Back in the kitchen, Georgie and Alicia are fairly dull. They’re painting the duck brown, but will the judges be fooled/poisoned?
Duck is served. The judges saw energetically at their birds. “Oh my god, we effed it up,” says Alicia, hilariously. The duck is overcooked and her parents will never love her. But then Pete says the duck is great. So Pete loves overcooked duck and his opinion cannot possibly be taken seriously ever again. Manu loves it too, and he is likewise now completely worthless as a judge.
“The first mouthful of this duck is everything I wanted and more,” says Matt, in explaining why he is leaving Aly for the duck. Anna is almost in tears at how much she loves the duck. Yet she still refuses to say “fuck a duck”, and so I still don’t have the perfect ringtone. However — and you might want to sit down for this — Olga and Valeria don’t like the dish. Olga whines about the salad, which she says didn’t add anything to the dish, which is ridiculous, because salad never adds anything to any dish. Salad isn’t there to be eaten, it’s just a social nicety.
Back in the kitchen, Georgie and Alicia are making ice cream. “We always strive for the best,” says Alicia, in case we didn’t hear the first eight hundred times she said the same thing with slightly different words.
In the dining room, Hadil says she’s looking forward to the dessert, because from now on everything she says will be aimed at pissing the Russians off. Olga says it’s not her type of dessert, because it’s very “Asian”. And yet the majority of Russia’s landmass is also Asian — what say you NOW, Olga?
Dessert is served. Georgie and Alicia claim to have put a “Georgie and Alicia spin on a classic dessert”, which is incredibly wanky and very much on-brand.
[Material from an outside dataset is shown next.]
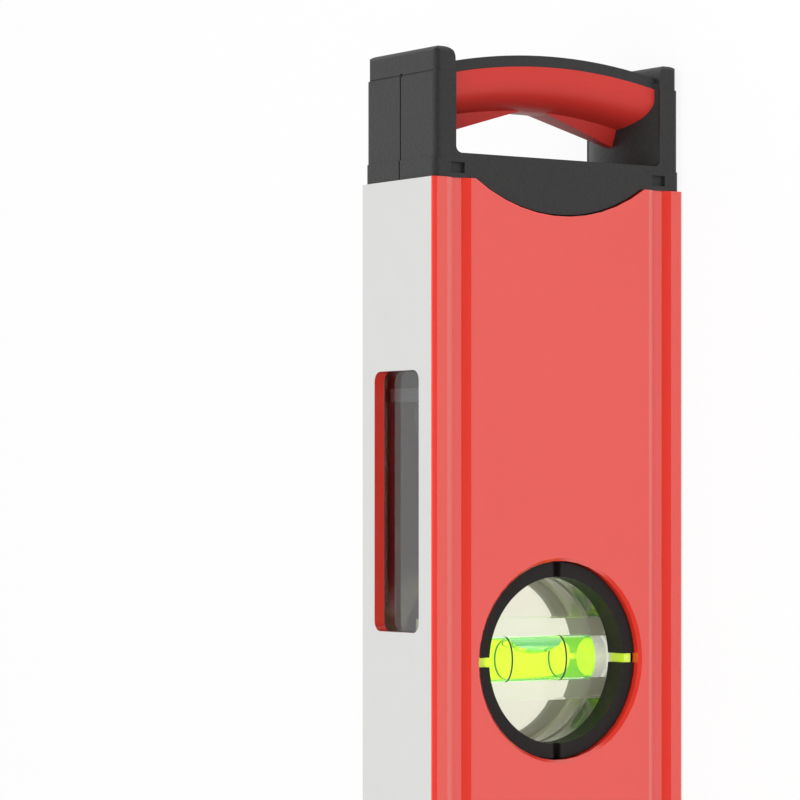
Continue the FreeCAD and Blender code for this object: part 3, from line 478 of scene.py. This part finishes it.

Dan likes the look of the dessert, but Dan also liked the idea of going on MKR, so what Dan likes is a very poor guide to anything. Incredibly, Olga does not like the look of it, which really takes the breath away.
Manu and Pete try the dessert. Manu loves the ice cream, but not anything else. Pete loved all of it, but he’s lying and the Paleo movement will disown him. Also, he specifically says it wasn’t as good as the White Russian last night, which is very very funny.
Some loved the dessert, some didn’t. Pat didn’t, which is a great reminder that Pat is still on the show. Hadil practically wets herself with the intensity of her praise, just to rub it in to the Russians. “There’s no comparison between Olga and Valeria’s and Georgie and Alicia’s,” she says, comparing them. Sonya, as she has for the past week, says nothing. Olga and Valeria aren’t very impressed, by this or anything.
Time for scores, and then the sweet bliss of the end of the show. There are some nines, but Marco is still bitching about the ravioli and Pat can’t be doing with all this mango nonsense. Olga says she “disagreed with the flavours”, which is a symptom of synaesthesia. The Russians give the sisters a nine, so what the fuck was all that criticism at the table about? Jesus Christ Russians, why must you always be so duplicitous? This is the Crimea all over again.
Georgie and Alicia’s total score is 113, which means they are on top of the leaderboard. Olga and Valeria are depressed by this, but it’s their own fault: if they’d given them a three they’d still be on top.
Tune in tomorrow, when Matt and Aly serve a three-course all-bully beef feast.